Exercise description:
Pick out every line with the word "return" and copy it.

[Data block start]

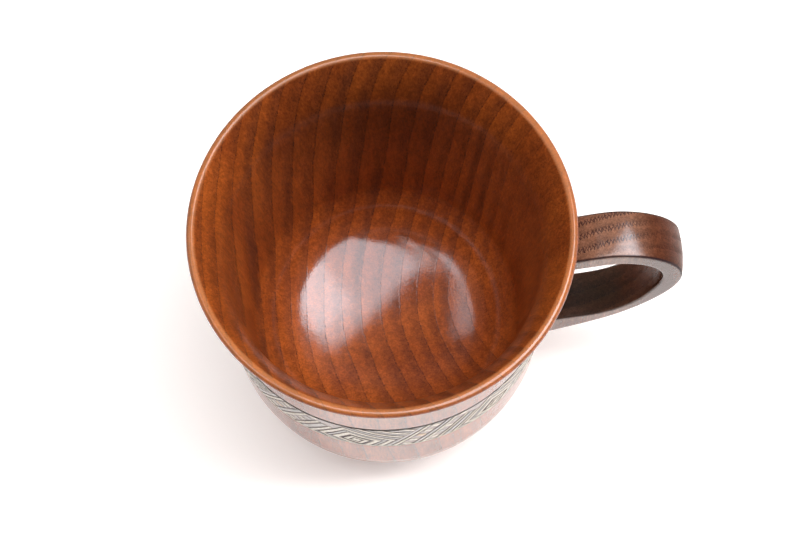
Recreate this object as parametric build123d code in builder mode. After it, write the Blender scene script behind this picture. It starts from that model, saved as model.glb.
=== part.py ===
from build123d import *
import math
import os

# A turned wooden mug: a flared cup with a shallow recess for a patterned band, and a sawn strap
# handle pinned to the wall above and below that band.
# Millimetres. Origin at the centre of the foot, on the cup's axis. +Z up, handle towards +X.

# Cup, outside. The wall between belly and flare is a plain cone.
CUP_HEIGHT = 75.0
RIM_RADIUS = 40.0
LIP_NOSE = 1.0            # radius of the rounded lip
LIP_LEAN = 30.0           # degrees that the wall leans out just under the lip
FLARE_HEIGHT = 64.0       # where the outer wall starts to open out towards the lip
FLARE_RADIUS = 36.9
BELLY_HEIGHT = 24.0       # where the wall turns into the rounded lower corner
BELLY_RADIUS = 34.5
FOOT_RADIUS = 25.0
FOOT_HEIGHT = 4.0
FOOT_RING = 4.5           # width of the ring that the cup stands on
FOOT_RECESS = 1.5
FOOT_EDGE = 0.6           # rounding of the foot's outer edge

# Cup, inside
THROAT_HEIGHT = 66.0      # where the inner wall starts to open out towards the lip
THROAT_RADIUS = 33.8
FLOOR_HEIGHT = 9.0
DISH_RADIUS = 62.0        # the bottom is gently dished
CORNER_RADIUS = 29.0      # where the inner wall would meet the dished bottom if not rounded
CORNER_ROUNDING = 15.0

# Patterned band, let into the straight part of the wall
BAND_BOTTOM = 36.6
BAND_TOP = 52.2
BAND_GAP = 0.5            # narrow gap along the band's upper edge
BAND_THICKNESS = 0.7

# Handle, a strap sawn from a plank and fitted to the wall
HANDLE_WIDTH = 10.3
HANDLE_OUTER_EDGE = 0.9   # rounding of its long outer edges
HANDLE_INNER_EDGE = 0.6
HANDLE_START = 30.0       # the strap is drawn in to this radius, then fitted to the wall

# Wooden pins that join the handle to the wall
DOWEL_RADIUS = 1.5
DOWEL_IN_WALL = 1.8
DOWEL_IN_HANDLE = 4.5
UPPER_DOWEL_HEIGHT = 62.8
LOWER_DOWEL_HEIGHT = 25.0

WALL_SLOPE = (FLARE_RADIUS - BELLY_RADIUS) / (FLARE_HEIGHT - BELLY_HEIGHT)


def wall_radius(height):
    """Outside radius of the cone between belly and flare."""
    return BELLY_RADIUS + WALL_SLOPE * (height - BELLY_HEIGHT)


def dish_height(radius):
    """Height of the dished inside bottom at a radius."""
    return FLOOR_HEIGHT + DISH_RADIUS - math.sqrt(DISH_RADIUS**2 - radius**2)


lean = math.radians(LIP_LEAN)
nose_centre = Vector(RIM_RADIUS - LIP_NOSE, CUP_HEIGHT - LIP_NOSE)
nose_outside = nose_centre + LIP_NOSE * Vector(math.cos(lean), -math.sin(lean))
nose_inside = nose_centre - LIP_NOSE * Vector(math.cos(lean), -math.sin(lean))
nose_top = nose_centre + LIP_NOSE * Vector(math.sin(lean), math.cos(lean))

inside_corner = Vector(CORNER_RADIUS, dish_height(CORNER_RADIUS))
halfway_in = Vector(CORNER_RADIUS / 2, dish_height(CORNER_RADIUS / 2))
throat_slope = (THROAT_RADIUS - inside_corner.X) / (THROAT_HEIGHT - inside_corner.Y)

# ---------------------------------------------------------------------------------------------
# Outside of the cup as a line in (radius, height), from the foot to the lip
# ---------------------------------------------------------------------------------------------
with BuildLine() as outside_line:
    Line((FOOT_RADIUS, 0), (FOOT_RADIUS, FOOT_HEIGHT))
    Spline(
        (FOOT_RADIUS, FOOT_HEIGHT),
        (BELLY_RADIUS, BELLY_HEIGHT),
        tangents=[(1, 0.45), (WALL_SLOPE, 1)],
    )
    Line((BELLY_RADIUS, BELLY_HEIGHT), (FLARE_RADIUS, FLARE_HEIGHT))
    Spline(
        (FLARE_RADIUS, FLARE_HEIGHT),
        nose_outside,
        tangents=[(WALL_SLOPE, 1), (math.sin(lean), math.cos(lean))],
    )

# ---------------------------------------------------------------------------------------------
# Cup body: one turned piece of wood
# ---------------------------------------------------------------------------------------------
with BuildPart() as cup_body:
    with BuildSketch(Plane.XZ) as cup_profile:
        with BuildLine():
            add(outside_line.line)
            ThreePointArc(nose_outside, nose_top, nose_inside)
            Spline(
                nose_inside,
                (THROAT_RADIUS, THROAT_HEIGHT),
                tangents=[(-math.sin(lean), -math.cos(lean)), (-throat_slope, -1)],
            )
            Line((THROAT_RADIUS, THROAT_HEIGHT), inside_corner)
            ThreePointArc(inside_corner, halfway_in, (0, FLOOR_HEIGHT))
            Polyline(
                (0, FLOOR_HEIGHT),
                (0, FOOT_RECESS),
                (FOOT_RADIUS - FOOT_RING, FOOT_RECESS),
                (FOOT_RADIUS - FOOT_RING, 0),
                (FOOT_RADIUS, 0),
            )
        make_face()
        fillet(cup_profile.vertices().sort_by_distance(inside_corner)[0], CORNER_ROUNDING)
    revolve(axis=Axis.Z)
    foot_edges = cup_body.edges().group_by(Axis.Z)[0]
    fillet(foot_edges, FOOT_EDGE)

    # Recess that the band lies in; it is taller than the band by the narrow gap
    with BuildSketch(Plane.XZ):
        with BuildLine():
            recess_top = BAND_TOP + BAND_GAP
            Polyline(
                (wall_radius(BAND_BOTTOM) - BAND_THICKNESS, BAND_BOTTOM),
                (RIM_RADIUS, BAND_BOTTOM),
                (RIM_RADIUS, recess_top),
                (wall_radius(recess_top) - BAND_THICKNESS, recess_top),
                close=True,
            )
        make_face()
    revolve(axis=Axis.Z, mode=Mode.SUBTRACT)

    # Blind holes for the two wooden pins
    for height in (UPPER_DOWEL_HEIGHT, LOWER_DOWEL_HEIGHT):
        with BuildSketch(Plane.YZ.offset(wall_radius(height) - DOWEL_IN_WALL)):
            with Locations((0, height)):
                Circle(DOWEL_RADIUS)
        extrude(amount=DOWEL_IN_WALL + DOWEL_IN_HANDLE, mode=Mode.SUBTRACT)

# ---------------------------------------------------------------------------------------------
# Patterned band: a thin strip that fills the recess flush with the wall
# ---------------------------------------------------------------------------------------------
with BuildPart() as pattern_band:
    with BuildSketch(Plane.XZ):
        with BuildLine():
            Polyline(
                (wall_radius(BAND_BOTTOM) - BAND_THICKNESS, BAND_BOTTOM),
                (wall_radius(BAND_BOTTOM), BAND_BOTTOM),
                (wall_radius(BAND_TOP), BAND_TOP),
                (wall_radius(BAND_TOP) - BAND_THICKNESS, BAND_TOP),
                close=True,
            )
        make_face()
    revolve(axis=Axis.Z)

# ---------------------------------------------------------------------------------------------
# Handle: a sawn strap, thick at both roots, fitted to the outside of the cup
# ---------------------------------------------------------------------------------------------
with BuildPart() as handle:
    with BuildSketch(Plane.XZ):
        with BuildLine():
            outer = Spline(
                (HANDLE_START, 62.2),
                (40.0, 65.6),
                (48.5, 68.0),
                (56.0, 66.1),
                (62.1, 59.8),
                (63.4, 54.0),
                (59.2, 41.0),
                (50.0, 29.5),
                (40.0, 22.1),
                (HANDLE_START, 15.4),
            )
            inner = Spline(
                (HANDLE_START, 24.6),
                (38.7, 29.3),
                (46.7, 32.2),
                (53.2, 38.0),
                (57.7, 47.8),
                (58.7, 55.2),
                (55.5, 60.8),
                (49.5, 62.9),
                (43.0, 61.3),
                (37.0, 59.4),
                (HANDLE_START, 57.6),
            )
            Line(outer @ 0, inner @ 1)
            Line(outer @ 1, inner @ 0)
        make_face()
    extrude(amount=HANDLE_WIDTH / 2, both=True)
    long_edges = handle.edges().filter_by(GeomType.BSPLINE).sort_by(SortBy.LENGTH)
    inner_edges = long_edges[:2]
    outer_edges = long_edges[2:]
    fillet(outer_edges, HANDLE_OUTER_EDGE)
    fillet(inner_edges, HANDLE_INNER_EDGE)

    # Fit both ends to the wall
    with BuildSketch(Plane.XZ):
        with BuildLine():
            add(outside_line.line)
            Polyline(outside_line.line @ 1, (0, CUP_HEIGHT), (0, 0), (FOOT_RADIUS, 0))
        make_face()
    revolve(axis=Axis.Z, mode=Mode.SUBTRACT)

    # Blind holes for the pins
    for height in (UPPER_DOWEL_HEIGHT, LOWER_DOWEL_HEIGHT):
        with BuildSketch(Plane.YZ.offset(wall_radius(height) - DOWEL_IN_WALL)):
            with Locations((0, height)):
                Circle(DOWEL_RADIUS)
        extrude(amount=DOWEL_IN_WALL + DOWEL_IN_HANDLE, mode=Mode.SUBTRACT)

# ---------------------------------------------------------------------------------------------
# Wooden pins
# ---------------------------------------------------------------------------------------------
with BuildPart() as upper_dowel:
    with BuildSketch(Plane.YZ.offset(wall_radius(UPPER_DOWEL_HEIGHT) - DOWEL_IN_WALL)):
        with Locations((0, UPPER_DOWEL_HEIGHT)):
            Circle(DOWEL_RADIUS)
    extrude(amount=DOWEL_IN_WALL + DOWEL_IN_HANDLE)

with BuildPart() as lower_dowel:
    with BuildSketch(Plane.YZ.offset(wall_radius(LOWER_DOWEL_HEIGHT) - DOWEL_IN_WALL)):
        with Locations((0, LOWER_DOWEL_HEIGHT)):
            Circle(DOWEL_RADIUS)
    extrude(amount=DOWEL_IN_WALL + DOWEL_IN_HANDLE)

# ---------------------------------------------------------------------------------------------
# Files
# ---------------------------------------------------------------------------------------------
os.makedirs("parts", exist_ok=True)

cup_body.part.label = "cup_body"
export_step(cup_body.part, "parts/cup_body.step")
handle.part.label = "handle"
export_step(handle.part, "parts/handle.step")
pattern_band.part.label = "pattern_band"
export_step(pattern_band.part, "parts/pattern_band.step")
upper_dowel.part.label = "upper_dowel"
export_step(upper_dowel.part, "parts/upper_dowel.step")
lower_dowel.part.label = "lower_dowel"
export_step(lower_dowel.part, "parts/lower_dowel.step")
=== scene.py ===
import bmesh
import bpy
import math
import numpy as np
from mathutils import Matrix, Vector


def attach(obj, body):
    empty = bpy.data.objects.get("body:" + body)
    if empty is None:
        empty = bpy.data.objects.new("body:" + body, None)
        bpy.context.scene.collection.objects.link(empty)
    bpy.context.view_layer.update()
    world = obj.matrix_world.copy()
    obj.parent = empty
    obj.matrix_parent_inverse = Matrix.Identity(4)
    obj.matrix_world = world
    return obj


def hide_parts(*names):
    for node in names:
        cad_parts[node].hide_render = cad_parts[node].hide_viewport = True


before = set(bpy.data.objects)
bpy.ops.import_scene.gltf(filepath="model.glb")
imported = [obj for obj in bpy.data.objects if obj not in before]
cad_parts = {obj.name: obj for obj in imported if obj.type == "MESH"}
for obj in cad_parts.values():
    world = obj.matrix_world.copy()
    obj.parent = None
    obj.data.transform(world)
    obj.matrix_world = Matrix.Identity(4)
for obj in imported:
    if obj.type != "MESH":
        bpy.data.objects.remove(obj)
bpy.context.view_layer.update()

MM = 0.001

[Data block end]

Exercise response:
    return BELLY_RADIUS + WALL_SLOPE * (height - BELLY_HEIGHT)
    return FLOOR_HEIGHT + DISH_RADIUS - math.sqrt(DISH_RADIUS**2 - radius**2)
    return obj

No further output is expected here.